§ **Exercise details**
Reproduce the listing that follows with no differences at all.

━━━━━ Input

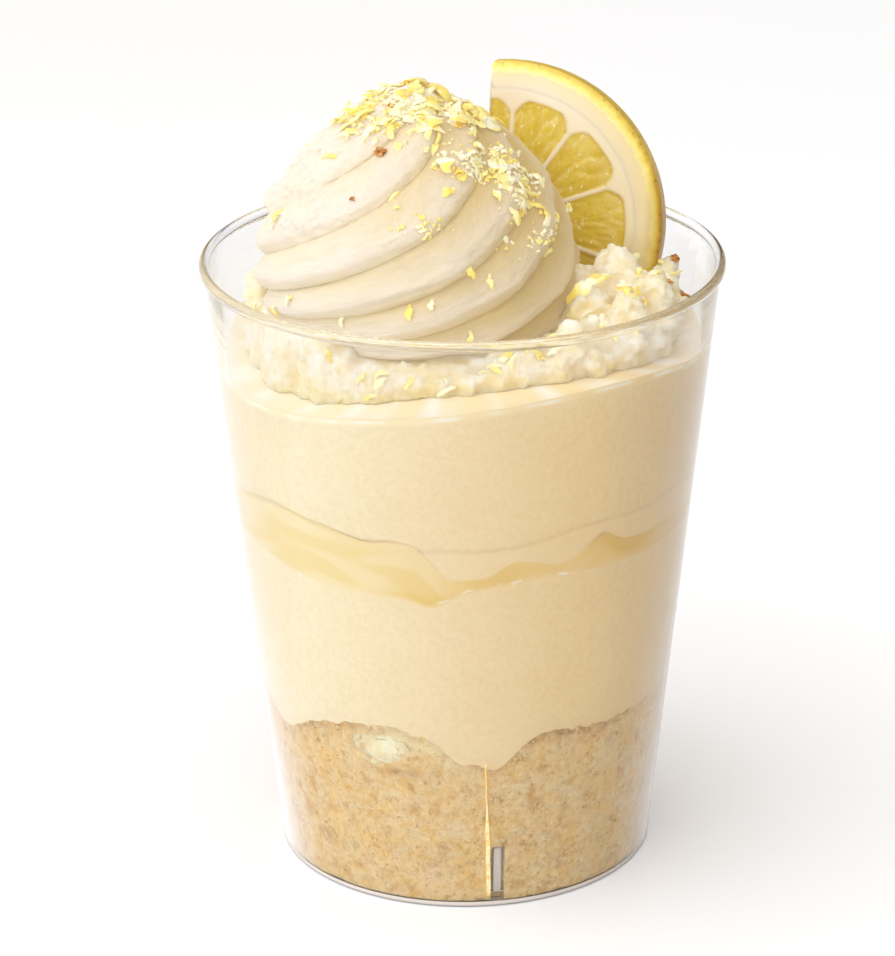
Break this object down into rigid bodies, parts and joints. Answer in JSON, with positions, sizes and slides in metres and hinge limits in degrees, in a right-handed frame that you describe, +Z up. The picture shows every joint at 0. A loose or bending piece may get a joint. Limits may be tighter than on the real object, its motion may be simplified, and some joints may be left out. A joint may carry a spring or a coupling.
{
  "type": "lemon verrine",
  "caption": "Lemon verrine in a clear tapered cup: biscuit crumb base, lemon mousse with a curd layer, rough whipped cream, a piped swirl with zest and a half slice of lemon.",
  "frame": {"origin": "centre of the cup's foot, on the surface that it stands on", "axes": "+Z up through the cup; the side that faces a guest, with the swirl left of the lemon slice, looks along -Y"},
  "size_m": [0.078, 0.078, 0.1214],
  "materials": {
    "clear_plastic": "clear, smooth, moulded",
    "biscuit_crumb": "sandy pressed crumbs",
    "lemon_mousse": "smooth set mousse with fine bubbles",
    "lemon_curd": "glossy and soft",
    "whipped_cream": "satin whipped cream",
    "lemon_peel": "waxy peel, wet pulp"
  },
  "bodies": {
    "root": {"cup": "clear_plastic", "crumb_base": "biscuit_crumb", "mousse_lower": "lemon_mousse", "lemon_curd": "lemon_curd", "mousse_upper": "lemon_mousse", "cream_pocket": "whipped_cream", "rough_cream": "whipped_cream", "cream_swirl": "whipped_cream", "lemon_slice": "lemon_peel"}
  },
  "joints": []
}
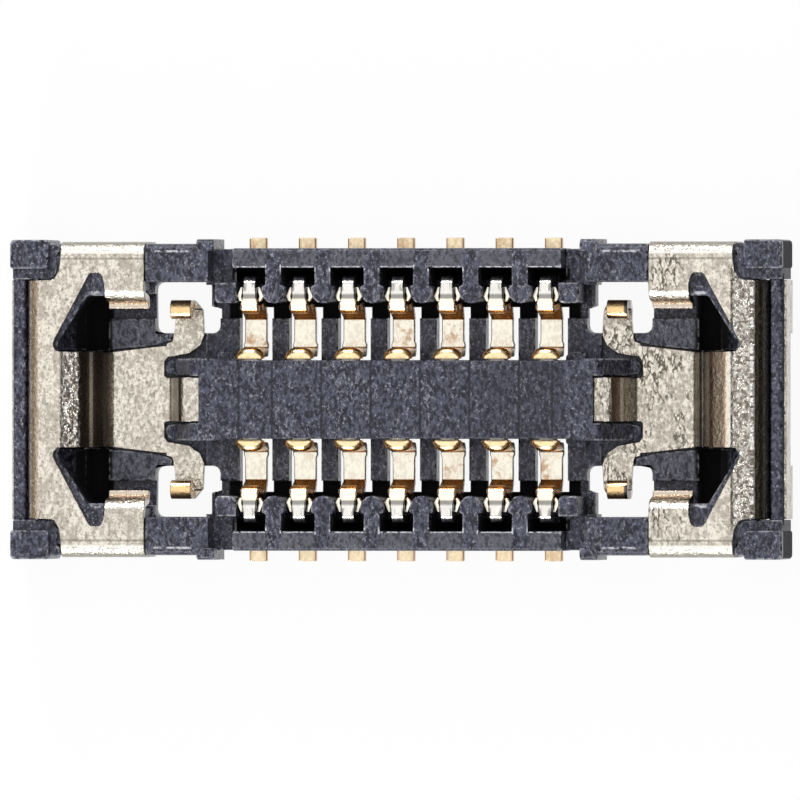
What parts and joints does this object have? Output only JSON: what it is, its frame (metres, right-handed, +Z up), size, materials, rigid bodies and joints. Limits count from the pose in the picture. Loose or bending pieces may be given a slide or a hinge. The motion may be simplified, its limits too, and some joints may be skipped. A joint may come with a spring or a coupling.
{
  "type": "board-to-board receptacle connector",
  "caption": "Low-profile board-to-board and FPC receptacle: black moulded housing, two rows of folded gold-plated spring contacts, and a drawn metal shell at each end.",
  "frame": {"origin": "centre of the solder plane, under the middle of the island", "axes": "+X along the contact rows, +Y across them towards row a, +Z up from the circuit board towards the mating face"},
  "size_m": [0.0054, 0.0022, 0.0006],
  "materials": {
    "housing": "satin, glass-filled",
    "contact": "gold plated over nickel",
    "shell": "nickel plated, rolled grain"
  },
  "bodies": {
    "root": {"housing": "housing", "contact_a1": "contact", "contact_a2": "contact", "contact_a3": "contact", "contact_a4": "contact", "contact_a5": "contact", "contact_a6": "contact", "contact_a7": "contact", "contact_b1": "contact", "contact_b2": "contact", "contact_b3": "contact", "contact_b4": "contact", "contact_b5": "contact", "contact_b6": "contact", "contact_b7": "contact", "end_shell_left": "shell", "end_shell_right": "shell"}
  },
  "joints": []
}
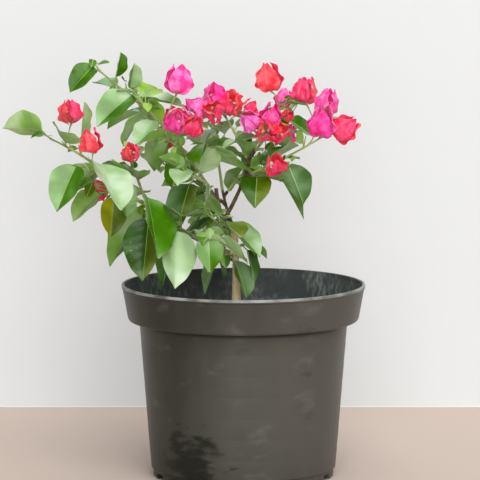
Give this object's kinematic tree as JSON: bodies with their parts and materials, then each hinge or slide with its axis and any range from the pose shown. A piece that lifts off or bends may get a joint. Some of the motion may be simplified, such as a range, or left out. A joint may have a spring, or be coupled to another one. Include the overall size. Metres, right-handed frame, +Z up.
{
  "type": "potted bougainvillea bush",
  "caption": "Young bougainvillea bush with a short woody trunk, spreading boughs, leafy shoots and papery blooms, in a round collared plastic nursery pot.",
  "frame": {"origin": "centre of the pot's flat underside, where the part stands", "axes": "+Z up along the pot's axis, +X to the viewer's right with the longer boughs reaching towards -X, +Y away from the viewer"},
  "size_m": [0.3575, 0.2618, 0.4214],
  "materials": {
    "pot_plastic": "dark grey-brown moulded plastic, scuffed",
    "compost": "moist bark compost, rough",
    "pale_bark": "pale tan bark, matte",
    "dark_bark": "dark brown bark, matte",
    "green_bark": "pale green young bark, satin",
    "foliage": "leathery leaves, satin",
    "blossom": "papery bracts, matte"
  },
  "bodies": {
    "root": {"pot": "pot_plastic", "soil": "compost", "trunk": "pale_bark", "pruned_leader": "dark_bark", "left_bough": "green_bark", "upper_left_bough": "green_bark", "right_bough": "dark_bark", "back_bough": "dark_bark", "left_drooping_shoot": "foliage", "left_tip_shoot": "foliage", "left_under_shoot": "foliage", "left_inner_shoot": "foliage", "left_hanging_shoot": "foliage", "front_hanging_shoot": "foliage", "low_front_shoot": "foliage", "low_middle_shoot": "foliage", "low_right_shoot": "foliage", "right_leafy_shoot": "foliage", "upper_left_tip_shoot": "foliage", "upper_left_middle_shoot": "foliage", "centre_left_shoot": "blossom", "centre_shoot": "foliage", "centre_high_shoot": "foliage", "top_shoot": "blossom", "right_top_shoot": "blossom", "right_tip_shoot": "blossom", "back_left_shoot": "foliage", "back_right_shoot": "foliage", "back_top_shoot": "foliage", "back_upper_left_shoot": "foliage", "back_upper_right_shoot": "foliage", "back_low_shoot": "foliage"}
  },
  "joints": []
}
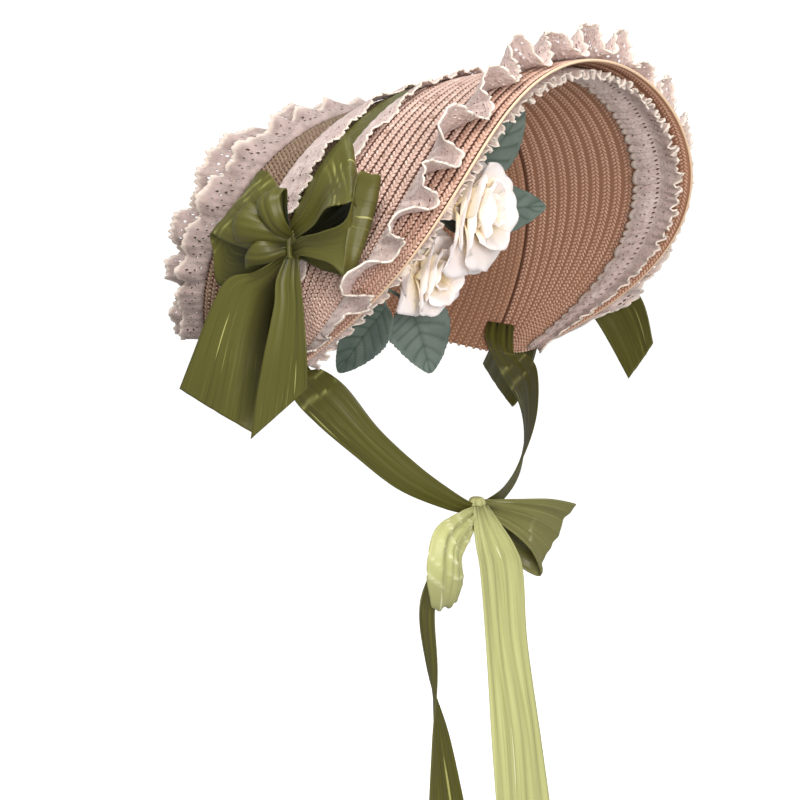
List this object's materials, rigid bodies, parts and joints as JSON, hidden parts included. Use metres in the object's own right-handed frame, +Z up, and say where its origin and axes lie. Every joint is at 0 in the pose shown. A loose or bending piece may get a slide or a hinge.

━━━━━━━━━━

§ **Exercise output**
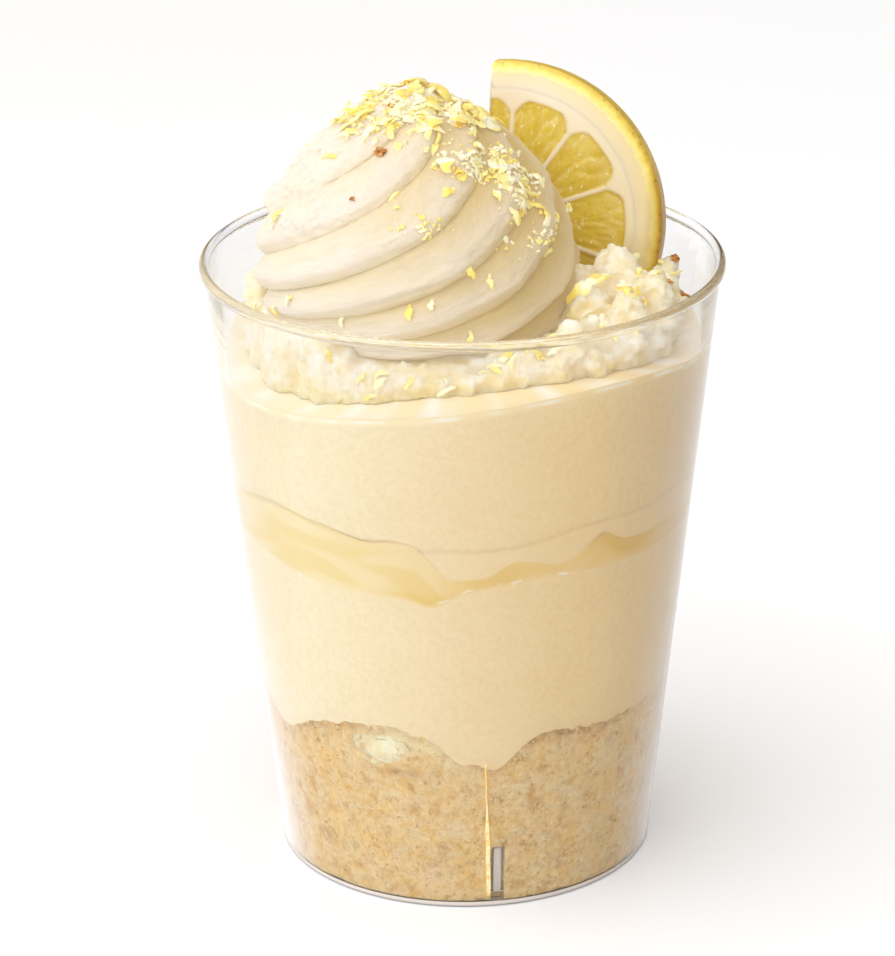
Break this object down into rigid bodies, parts and joints. Answer in JSON, with positions, sizes and slides in metres and hinge limits in degrees, in a right-handed frame that you describe, +Z up. The picture shows every joint at 0. A loose or bending piece may get a joint. Limits may be tighter than on the real object, its motion may be simplified, and some joints may be left out. A joint may carry a spring or a coupling.
{
  "type": "lemon verrine",
  "caption": "Lemon verrine in a clear tapered cup: biscuit crumb base, lemon mousse with a curd layer, rough whipped cream, a piped swirl with zest and a half slice of lemon.",
  "frame": {"origin": "centre of the cup's foot, on the surface that it stands on", "axes": "+Z up through the cup; the side that faces a guest, with the swirl left of the lemon slice, looks along -Y"},
  "size_m": [0.078, 0.078, 0.1214],
  "materials": {
    "clear_plastic": "clear, smooth, moulded",
    "biscuit_crumb": "sandy pressed crumbs",
    "lemon_mousse": "smooth set mousse with fine bubbles",
    "lemon_curd": "glossy and soft",
    "whipped_cream": "satin whipped cream",
    "lemon_peel": "waxy peel, wet pulp"
  },
  "bodies": {
    "root": {"cup": "clear_plastic", "crumb_base": "biscuit_crumb", "mousse_lower": "lemon_mousse", "lemon_curd": "lemon_curd", "mousse_upper": "lemon_mousse", "cream_pocket": "whipped_cream", "rough_cream": "whipped_cream", "cream_swirl": "whipped_cream", "lemon_slice": "lemon_peel"}
  },
  "joints": []
}
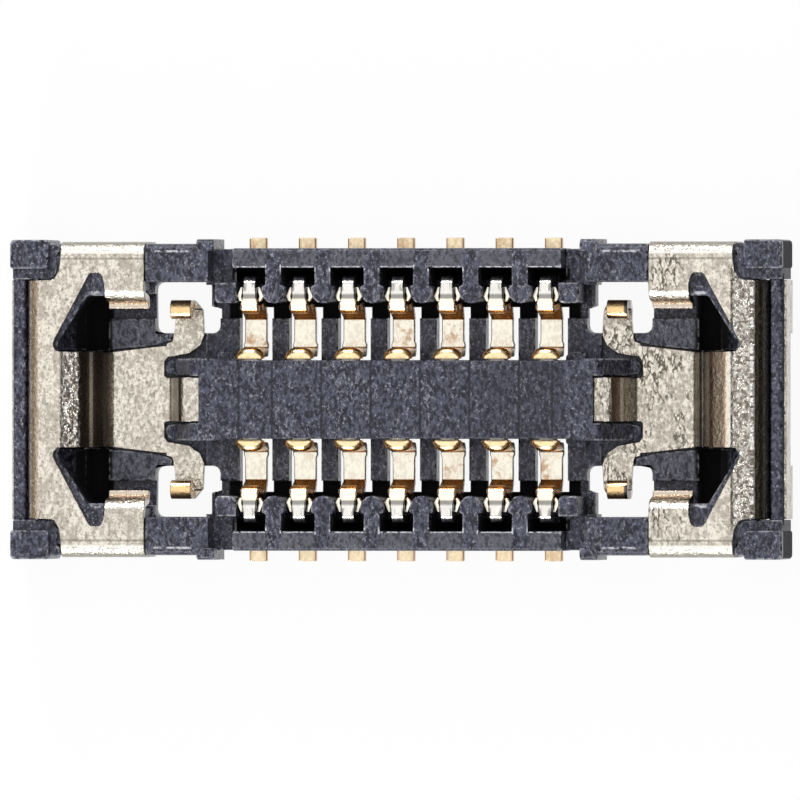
What parts and joints does this object have? Output only JSON: what it is, its frame (metres, right-handed, +Z up), size, materials, rigid bodies and joints. Limits count from the pose in the picture. Loose or bending pieces may be given a slide or a hinge. The motion may be simplified, its limits too, and some joints may be skipped. A joint may come with a spring or a coupling.
{
  "type": "board-to-board receptacle connector",
  "caption": "Low-profile board-to-board and FPC receptacle: black moulded housing, two rows of folded gold-plated spring contacts, and a drawn metal shell at each end.",
  "frame": {"origin": "centre of the solder plane, under the middle of the island", "axes": "+X along the contact rows, +Y across them towards row a, +Z up from the circuit board towards the mating face"},
  "size_m": [0.0054, 0.0022, 0.0006],
  "materials": {
    "housing": "satin, glass-filled",
    "contact": "gold plated over nickel",
    "shell": "nickel plated, rolled grain"
  },
  "bodies": {
    "root": {"housing": "housing", "contact_a1": "contact", "contact_a2": "contact", "contact_a3": "contact", "contact_a4": "contact", "contact_a5": "contact", "contact_a6": "contact", "contact_a7": "contact", "contact_b1": "contact", "contact_b2": "contact", "contact_b3": "contact", "contact_b4": "contact", "contact_b5": "contact", "contact_b6": "contact", "contact_b7": "contact", "end_shell_left": "shell", "end_shell_right": "shell"}
  },
  "joints": []
}
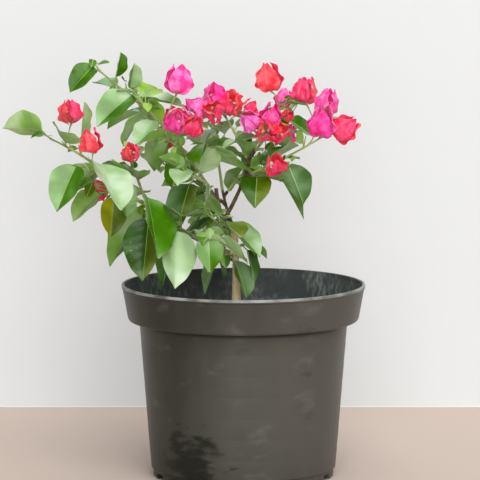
Give this object's kinematic tree as JSON: bodies with their parts and materials, then each hinge or slide with its axis and any range from the pose shown. A piece that lifts off or bends may get a joint. Some of the motion may be simplified, such as a range, or left out. A joint may have a spring, or be coupled to another one. Include the overall size. Metres, right-handed frame, +Z up.
{
  "type": "potted bougainvillea bush",
  "caption": "Young bougainvillea bush with a short woody trunk, spreading boughs, leafy shoots and papery blooms, in a round collared plastic nursery pot.",
  "frame": {"origin": "centre of the pot's flat underside, where the part stands", "axes": "+Z up along the pot's axis, +X to the viewer's right with the longer boughs reaching towards -X, +Y away from the viewer"},
  "size_m": [0.3575, 0.2618, 0.4214],
  "materials": {
    "pot_plastic": "dark grey-brown moulded plastic, scuffed",
    "compost": "moist bark compost, rough",
    "pale_bark": "pale tan bark, matte",
    "dark_bark": "dark brown bark, matte",
    "green_bark": "pale green young bark, satin",
    "foliage": "leathery leaves, satin",
    "blossom": "papery bracts, matte"
  },
  "bodies": {
    "root": {"pot": "pot_plastic", "soil": "compost", "trunk": "pale_bark", "pruned_leader": "dark_bark", "left_bough": "green_bark", "upper_left_bough": "green_bark", "right_bough": "dark_bark", "back_bough": "dark_bark", "left_drooping_shoot": "foliage", "left_tip_shoot": "foliage", "left_under_shoot": "foliage", "left_inner_shoot": "foliage", "left_hanging_shoot": "foliage", "front_hanging_shoot": "foliage", "low_front_shoot": "foliage", "low_middle_shoot": "foliage", "low_right_shoot": "foliage", "right_leafy_shoot": "foliage", "upper_left_tip_shoot": "foliage", "upper_left_middle_shoot": "foliage", "centre_left_shoot": "blossom", "centre_shoot": "foliage", "centre_high_shoot": "foliage", "top_shoot": "blossom", "right_top_shoot": "blossom", "right_tip_shoot": "blossom", "back_left_shoot": "foliage", "back_right_shoot": "foliage", "back_top_shoot": "foliage", "back_upper_left_shoot": "foliage", "back_upper_right_shoot": "foliage", "back_low_shoot": "foliage"}
  },
  "joints": []
}
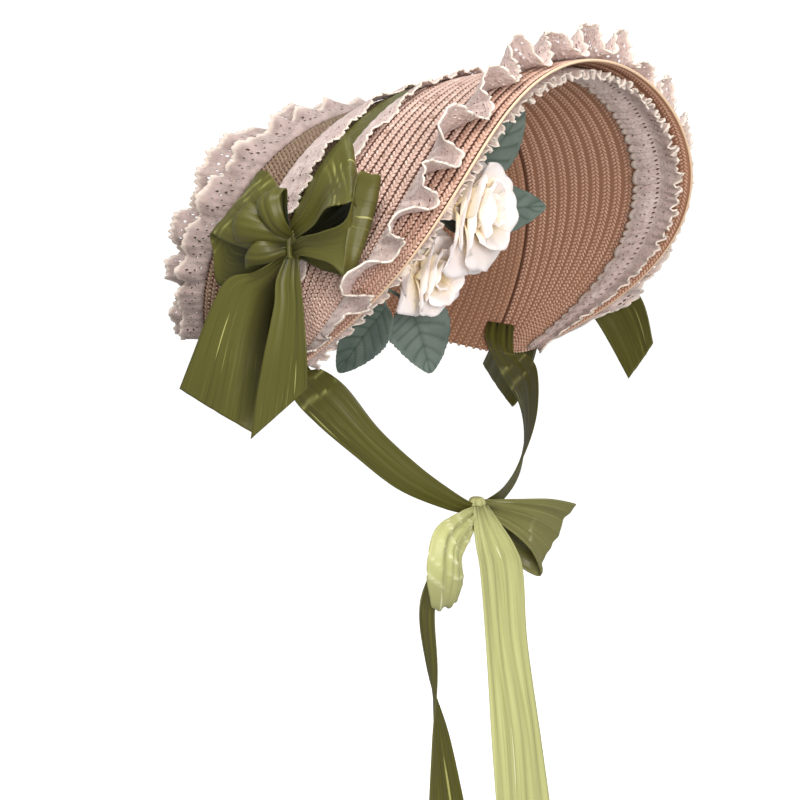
List this object's materials, rigid bodies, parts and joints as JSON, hidden parts included. Use metres in the object's own right-handed frame, +Z up, and say where its origin and axes lie. Every joint is at 0 in the pose shown. A loose or bending piece may get a slide or a hinge.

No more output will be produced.